Grid Motion, a privately funded scheme in France are running a large-scale demonstration of V1G and V2G technologies with V2G charging installed in fleet locations using 15 Peugeot iOn or Citroën C-ZERO vehicles with Enel bidirectional charging stations. V1G chargers are installed at consumers’ homes utilizing 50 Peugeot iOn, Partner Electric, Citroën C-ZERO or Berlingo EVs.  

In the Netherlands, We Drive Solar is a car sharing hub operating 70 Renault EVs that utilize V2G AC bi-directional charging to ensure 100% clean energy for charging.
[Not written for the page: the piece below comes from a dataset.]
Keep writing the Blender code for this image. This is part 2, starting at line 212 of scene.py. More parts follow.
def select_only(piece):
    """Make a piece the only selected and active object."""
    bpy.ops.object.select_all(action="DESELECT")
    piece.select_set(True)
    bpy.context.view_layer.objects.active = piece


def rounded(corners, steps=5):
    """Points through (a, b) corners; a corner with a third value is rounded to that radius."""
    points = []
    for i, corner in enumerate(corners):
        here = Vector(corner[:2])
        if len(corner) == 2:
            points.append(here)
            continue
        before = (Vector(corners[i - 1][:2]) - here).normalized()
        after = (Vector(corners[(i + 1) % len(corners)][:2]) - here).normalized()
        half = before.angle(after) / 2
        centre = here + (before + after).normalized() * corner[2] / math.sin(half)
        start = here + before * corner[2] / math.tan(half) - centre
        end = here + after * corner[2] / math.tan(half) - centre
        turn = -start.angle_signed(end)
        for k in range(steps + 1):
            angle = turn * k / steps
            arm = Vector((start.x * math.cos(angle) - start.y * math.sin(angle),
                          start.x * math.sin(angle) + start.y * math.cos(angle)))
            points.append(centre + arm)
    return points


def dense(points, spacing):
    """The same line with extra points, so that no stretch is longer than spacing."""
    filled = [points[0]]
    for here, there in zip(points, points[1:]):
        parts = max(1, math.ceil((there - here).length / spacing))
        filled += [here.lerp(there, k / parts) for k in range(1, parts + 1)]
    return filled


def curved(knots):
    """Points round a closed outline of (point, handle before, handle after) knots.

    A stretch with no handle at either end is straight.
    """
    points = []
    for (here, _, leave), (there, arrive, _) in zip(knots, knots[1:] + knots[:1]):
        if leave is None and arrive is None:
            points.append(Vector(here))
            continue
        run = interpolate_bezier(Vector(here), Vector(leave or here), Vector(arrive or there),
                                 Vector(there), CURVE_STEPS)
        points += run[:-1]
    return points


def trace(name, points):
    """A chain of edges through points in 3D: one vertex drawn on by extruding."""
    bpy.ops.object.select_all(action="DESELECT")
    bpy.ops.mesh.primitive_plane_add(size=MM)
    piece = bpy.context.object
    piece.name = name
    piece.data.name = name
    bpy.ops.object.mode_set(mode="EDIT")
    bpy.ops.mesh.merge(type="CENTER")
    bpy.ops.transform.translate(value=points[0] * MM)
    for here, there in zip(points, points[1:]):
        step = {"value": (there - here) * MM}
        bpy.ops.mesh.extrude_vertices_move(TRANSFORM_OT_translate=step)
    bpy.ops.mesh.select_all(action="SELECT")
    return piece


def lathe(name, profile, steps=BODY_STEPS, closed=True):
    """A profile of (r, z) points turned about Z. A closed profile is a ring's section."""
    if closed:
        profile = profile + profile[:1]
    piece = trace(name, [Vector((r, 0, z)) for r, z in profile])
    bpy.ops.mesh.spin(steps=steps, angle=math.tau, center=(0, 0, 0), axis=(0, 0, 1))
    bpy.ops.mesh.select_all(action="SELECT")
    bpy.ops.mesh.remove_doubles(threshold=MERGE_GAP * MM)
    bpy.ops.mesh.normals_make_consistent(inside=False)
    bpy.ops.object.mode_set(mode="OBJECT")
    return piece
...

A number of public bi-directional charging points have been installed in Utrecht and the network continues to expand.  

Standards

Efforts to harmonise emerging standards defining the communication between the charging plug and the EV are underway, such as the Open Charge Point Protocol (OCPP) for communications and compatible sockets for bi-directional charging.  Currently the market leader Nissan adopts the CHAdeMO style protocol and socket while the Combined Charging System is also widely used, but is not expected to enable bidirectional charging until 2025.  China has its own standard, as does Tesla.

In the future network operators will need to adapt interconnection standards and processes and design DSO services with V2G in mind.  The price of hardware for bi-directional charging will likely come down as deployment ramps up but V2G projects will need to determine where they can add value that exceeds the considerable costs. The potential benefits both for grid balancing and customer value mean that it will probably not be long before commercial applications are announced.